Dans l’oubli de mon corps
Et de tout ce qu’il touche
Je me souviens de vous.
Dans l’effort d’un palmier
Près des mers étrangères
Malgré tant de distances
Voici ce que je découvre
Tout ce qui faisait vous,
Et puis je vous oublie
Le plus fort que je peux
Je vous montre comment
Faire en moi pour mourir.
Et je ferme les yeux
Pour vous voir revenir
Du plus loin de moi-même
Où vous avez failli
Solitaire, périr.
Jules Supervielle
Vous êtes un grand constructeur de ponts dans l’espace, écrivait Rilke à Supervielle.

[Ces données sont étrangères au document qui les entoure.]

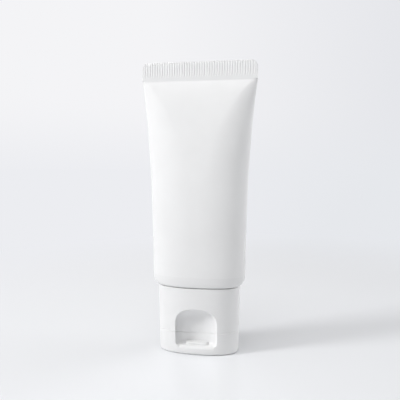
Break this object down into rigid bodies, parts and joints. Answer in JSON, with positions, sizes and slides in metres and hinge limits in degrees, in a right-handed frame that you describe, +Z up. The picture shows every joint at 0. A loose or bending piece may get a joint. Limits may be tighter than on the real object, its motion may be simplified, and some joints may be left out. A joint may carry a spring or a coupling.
{
  "type": "squeeze tube with flip-top cap",
  "caption": "Oval plastic squeeze tube for face cream, sealed flat at one end, standing on a flip-top cap with a thumb recess.",
  "frame": {"origin": "on the surface it stands on, under the middle of the closed lid", "axes": "+Z up along the tube, +X across its width, +Y to the back, where the lid's hinge is; the thumb recess faces -Y"},
  "size_m": [0.047, 0.0184, 0.1181],
  "materials": {
    "sleeve_plastic": "satin",
    "head_plastic": "satin",
    "cream": "soft cream",
    "cap_plastic": "satin"
  },
  "bodies": {
    "tube": {"tube_sleeve": "sleeve_plastic", "tube_head": "head_plastic", "cream_fill": "cream", "cap_base": "cap_plastic", "hinge_film": "cap_plastic"},
    "lid": {"cap_lid": "cap_plastic"}
  },
  "joints": [
    {"name": "lid_hinge", "type": "hinge", "parent": "tube", "child": "lid", "pos_m": [0, 0.00833, 0.0092], "axis": [1, 0, 0], "range_deg": [0, 130], "deforming": ["hinge_film"]}
  ]
}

Ponts entre deux cultures – l’Uruguay et la France, ponts entre le monde des vivants et le monde des morts, ponts entre le réel et l’irréel… Jules Supervielle disait de lui-même qu’il était « né sous les signes jumeaux du voyage et de la mort. » En 1884 Supervielle naît à Montévidéo, en Uruguay, de parents français. Cette même année, lors d’un voyage de sa famille en France, il perd ses parents à une semaine d’intervalle. Jules a huit mois. Il sera élevé en Uruguay par son oncle et sa tante qu’il croit être ses parents biologiques. A l’âge de neuf ans, le terrible secret de famille lui sera révélé de façon accidentelle et brutale. Il commence alors à copier des fables – le rêve et ses innombrables métamorphoses comme exorcisme de la réalité. La vie de Jules Supervielle sera rythmée par le va et vient de ses navigations entre la France et l’Uruguay, oscillation entre ses deux cultures. La mer, dit-il est son lieu. Il reconnaît avoir longtemps redouté la folie. Son travail poétique, qui sera salué par les plus grands noms de la littérature de son temps, sera un long cheminement pour s’éloigner des monstres obscurs tapis dans son inconscient.